To test fit everything, I grabbed the cushions out of the Volvo. It was perfect. It was big enough to sleep both of us, and my head wasn’t bumping the ceiling. We will be making our own cushions once we decide on the fabric design, and I can get my hands on an industrial sewing machine.
And that’s it! It’s livable now, and we’re really excited to see it take shape. We still have plenty of space along the passenger side for the kitchen, and in the back for the “garage”. Maybe for now, we’ll pause and actually enjoy this thing a couple times this summer. Because next up will be the daunting (and very pricey) task of getting an electrical system into this thing. We have lights, outlets, a fridge, and the fan to run. And lasers: pew-pew!!

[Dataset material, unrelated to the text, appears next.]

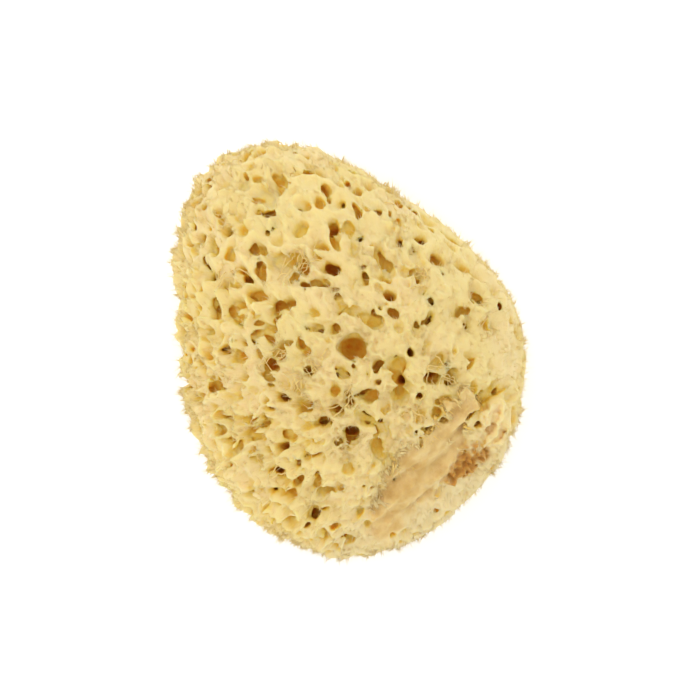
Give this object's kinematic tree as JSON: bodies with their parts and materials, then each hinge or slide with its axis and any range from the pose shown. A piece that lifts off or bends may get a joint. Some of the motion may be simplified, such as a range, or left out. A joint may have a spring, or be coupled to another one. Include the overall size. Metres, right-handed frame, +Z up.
{
  "type": "natural sea sponge",
  "caption": "Rounded natural bath sponge, coarse and open-pored, with deep outflow holes and a flat place where it was cut from rock.",
  "frame": {"origin": "on the resting plane, below the middle of the outline seen from above", "axes": "+Z up from the flattened underside, +Y along the sponge's length towards its broad end, +X across it"},
  "size_m": [0.116, 0.138, 0.086],
  "materials": {
    "fibre": "matte, felted natural fibre"
  },
  "bodies": {
    "root": {"sponge": "fibre"}
  },
  "joints": []
}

Post script: Along with all of this fun stuff, this van has gotten a bit of maintenance as well. Two problems cropped up that were fixed free of charge at the dealership we bought from. First, we had a power steering leak. They found a leaky hose that hadn’t been tightened when the transmission was replaced. Next, we realized that when we bought this thing in the spring, I failed to check the AC. The dealer found a cut line, replaced it, and recharged the system.
We were getting a little water intrusion at the back doors, and decided to replace the large door seal. This we got from GM Parts Direct for $83. I also started to notice a pulse in the steering wheel under hard braking, the telltale sign of warped front rotors. I sourced both the pads and rotors from Autozone for $150, and replaced them myself.

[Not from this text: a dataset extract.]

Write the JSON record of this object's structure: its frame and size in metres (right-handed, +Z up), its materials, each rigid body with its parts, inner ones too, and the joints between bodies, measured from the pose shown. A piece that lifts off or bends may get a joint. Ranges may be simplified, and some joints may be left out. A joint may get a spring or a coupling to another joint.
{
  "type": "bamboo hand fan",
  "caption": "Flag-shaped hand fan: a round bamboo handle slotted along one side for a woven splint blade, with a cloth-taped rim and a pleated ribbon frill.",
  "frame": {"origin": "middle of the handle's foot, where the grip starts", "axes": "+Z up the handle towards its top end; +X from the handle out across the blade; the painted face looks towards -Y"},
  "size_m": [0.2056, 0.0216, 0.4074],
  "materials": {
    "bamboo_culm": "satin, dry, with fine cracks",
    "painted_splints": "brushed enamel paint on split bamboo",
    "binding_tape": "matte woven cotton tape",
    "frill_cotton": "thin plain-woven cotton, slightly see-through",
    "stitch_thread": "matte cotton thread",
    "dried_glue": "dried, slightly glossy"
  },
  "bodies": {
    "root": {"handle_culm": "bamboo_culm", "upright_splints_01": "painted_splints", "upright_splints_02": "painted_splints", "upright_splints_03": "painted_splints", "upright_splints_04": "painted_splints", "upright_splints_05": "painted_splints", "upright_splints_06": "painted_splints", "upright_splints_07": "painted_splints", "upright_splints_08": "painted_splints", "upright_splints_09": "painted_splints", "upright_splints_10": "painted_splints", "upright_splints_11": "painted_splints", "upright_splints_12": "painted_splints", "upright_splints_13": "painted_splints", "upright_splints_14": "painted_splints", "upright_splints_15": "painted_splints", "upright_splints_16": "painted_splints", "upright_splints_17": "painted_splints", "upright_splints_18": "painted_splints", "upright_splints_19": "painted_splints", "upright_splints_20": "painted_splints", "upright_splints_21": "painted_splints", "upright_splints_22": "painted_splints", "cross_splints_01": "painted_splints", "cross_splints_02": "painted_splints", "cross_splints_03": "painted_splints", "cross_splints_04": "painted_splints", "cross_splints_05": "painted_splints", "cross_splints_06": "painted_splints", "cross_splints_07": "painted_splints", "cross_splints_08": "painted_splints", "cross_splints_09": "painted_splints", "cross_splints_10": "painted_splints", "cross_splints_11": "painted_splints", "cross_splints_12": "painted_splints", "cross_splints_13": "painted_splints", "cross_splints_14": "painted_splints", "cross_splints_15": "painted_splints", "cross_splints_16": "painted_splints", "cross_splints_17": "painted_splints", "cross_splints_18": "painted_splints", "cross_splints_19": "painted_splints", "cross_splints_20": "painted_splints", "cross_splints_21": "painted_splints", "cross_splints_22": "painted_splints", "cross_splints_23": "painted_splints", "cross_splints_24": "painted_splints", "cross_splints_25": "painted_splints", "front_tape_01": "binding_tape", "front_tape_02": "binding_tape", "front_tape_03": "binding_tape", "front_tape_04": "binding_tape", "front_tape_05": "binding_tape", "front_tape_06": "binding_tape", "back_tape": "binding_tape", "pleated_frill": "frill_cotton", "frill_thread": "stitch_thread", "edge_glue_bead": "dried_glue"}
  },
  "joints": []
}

Lastly, we only received one key when we bought this. Unfortunately, this isn’t a simple key you can have cut at Menards. I went to Bergstrom Chevrolet of Neenah, where they cut me a new one for $45.
Other than that, it’s been a nice ride overall. It’s fairly quiet, has adequate power, and everything works. It’s been giving me about 15 mpg in mixed city and highway driving, about what I expected. Can’t complain.